CP: Is this similar to the debate about teaching “intelligent design” in schools alongside evolution?

Norton: One of the differences is that “intelligent design” debates raise questions about whether a government’s choice to require the teaching of intelligent design is motivated by a desire to promote a certain religious viewpoint in violation of a separate constitutional provision that forbids the government’s “establishment” of religion.

The Supreme Court considered related issues in the 1980s, in a case called Edwards v. Aguillard, that involved a constitutional challenge to Louisiana’s Creationism Act, which prohibited public elementary and secondary schools from teaching the theory of evolution unless they also taught the theory of “creation science.” In striking down the law, the Court concluded that Act violated the Establishment Clause because the law’s primary purpose was to “change the science curriculum of public schools in order to provide persuasive advantage to a particular religious doctrine that rejects the factual basis of evolution in its entirety.”

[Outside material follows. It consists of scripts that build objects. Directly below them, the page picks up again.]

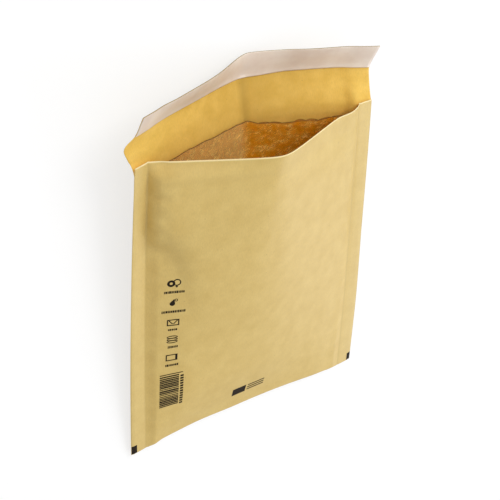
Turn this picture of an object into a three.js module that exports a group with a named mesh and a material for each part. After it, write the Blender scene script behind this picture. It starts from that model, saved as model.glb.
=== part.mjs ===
// A padded postal envelope, pinched open and lying on its back.
//
// It is built as the real one is: one kraft paper blank, folded once across the bottom and glued down
// both sides, with a sheet of bubble film folded inside it. The flap is the end of the blank and carries
// a band of adhesive under a release strip. Every piece is a flat slab in the blank's own coordinates,
// bent by one function, so whatever lies on or in the paper follows it.
//
// Millimetres. +X runs across the envelope, +Y from the bottom fold to the mouth, and +Z is up, out of
// the front panel.
import * as THREE from "three";

// Sizes of the blank
const envelopeWidth = 240; // over both side seams
const pouchDepth = 275; // bottom fold to mouth
const flapLength = 50;
const seamWidth = 14; // glued margin down each side
const paperThickness = 0.15;

// Bubble lining
const liningThickness = 3.1; // over the bubbles
const crushedThickness = 0.1; // where the side seams squeeze it flat
const liningClearance = 0.25; // paper to lining
const seamFilmGap = 0.2; // between the two layers of film in a side seam
const foldInnerRadius = 0.5; // of the lining's own fold, at the bottom
const paddedEdge = 9; // over which the padding rises from a seam to its full thickness
const frontLiningDrop = 21; // lining's edge below the mouth on the front panel
const backLiningDrop = 10; // the same on the back panel

// Closure on the flap
const stripWidth = 23; // release strip, measured from the flap's free edge
const stripThickness = 0.1;
const adhesiveWidth = 13;
const adhesiveThickness = 0.1;
const adhesiveMargin = 5; // from the strip's free edge to the adhesive
const closureClearance = 0.2; // paper to adhesive, and adhesive to strip

// How far the mouth is pinched open
const frontOpening = 42; // front panel's crest above the seams, at the mouth
const backOpening = 37; // back panel's keel below the seam edges, at the mouth
const frontCrestOffset = -8; // crest and keel from the envelope's middle
const backKeelOffset = 10;
const crestRadius = 11; // half the width over which each panel turns at its crest
const frontGrowth = 1.15; // how the opening grows from the fold to the mouth
const backGrowth = 1.5;
const mouthDraw = 7.7; // by which opening the mouth draws each side seam in
const bottomBow = 7.5; // by which the bottom fold is drawn up between its corners
const bottomBowOffset = -12; // its highest point from the envelope's middle

// How the flap stands: degrees, positive away from the front panel
const flapLeanLeft = -6;
const flapLeanRight = 20;
const stripLeanLeft = -34;
const stripLeanRight = -25;
const stripLeanAtKeel = 22; // by which the crease holds the strip back
const stripBendRadius = 3;
const flapSpread = 1.2; // by which the flap's free corners spring back outwards
const cornerFlare = 9; // outward curl of the flap's left edge near the mouth

const halfWidth = envelopeWidth / 2;
const padHalf = halfWidth - seamWidth; // from the middle to a seam's inner line
const wallStep = paperThickness / 2 + liningClearance; // paper's middle to the lining
const paddedHalf = wallStep + liningThickness + foldInnerRadius; // half the pouch when shut
const seamHalf = wallStep + crushedThickness + seamFilmGap / 2; // the same in a side seam
const radians = THREE.MathUtils.degToRad;
const smooth = (x, from, to) => THREE.MathUtils.smoothstep(x, from, to);

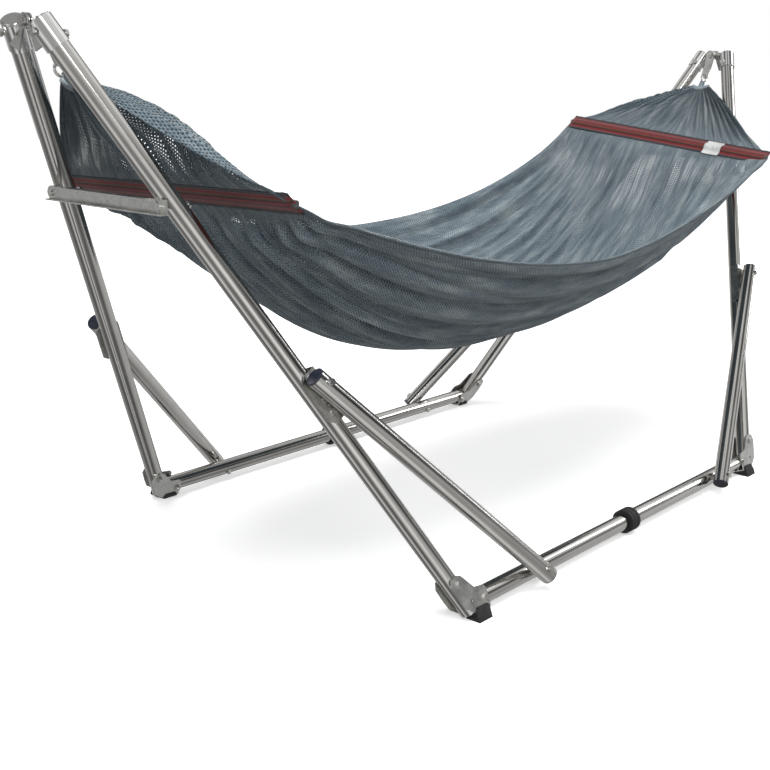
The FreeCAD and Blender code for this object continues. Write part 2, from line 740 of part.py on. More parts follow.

CP: What do you see as among the major challenges now facing the U.S. Supreme Court and its interpretation of the First Amendment?

Norton: Speech now works in ways unimaginable both to the First Amendment’s framers and also to the Supreme Court justices who worked throughout the 20th century to develop our current framework for thinking about First Amendment law.

As technology law scholar Tim Wu and others have pointed out, current First Amendment law developed during a long stretch of time where listeners had virtually unlimited time and attention, and where government was considered the only real threat to free speech. But now, of course, contemporary technologies mean that speech is plentiful, that listeners’ time and attention are thus in scarce supply, and that powerful private parties (and not just government) may pose threats to free speech.

The Court has not yet figured out whether (and, if so, how) these changes should affect its interpretation of the First Amendment.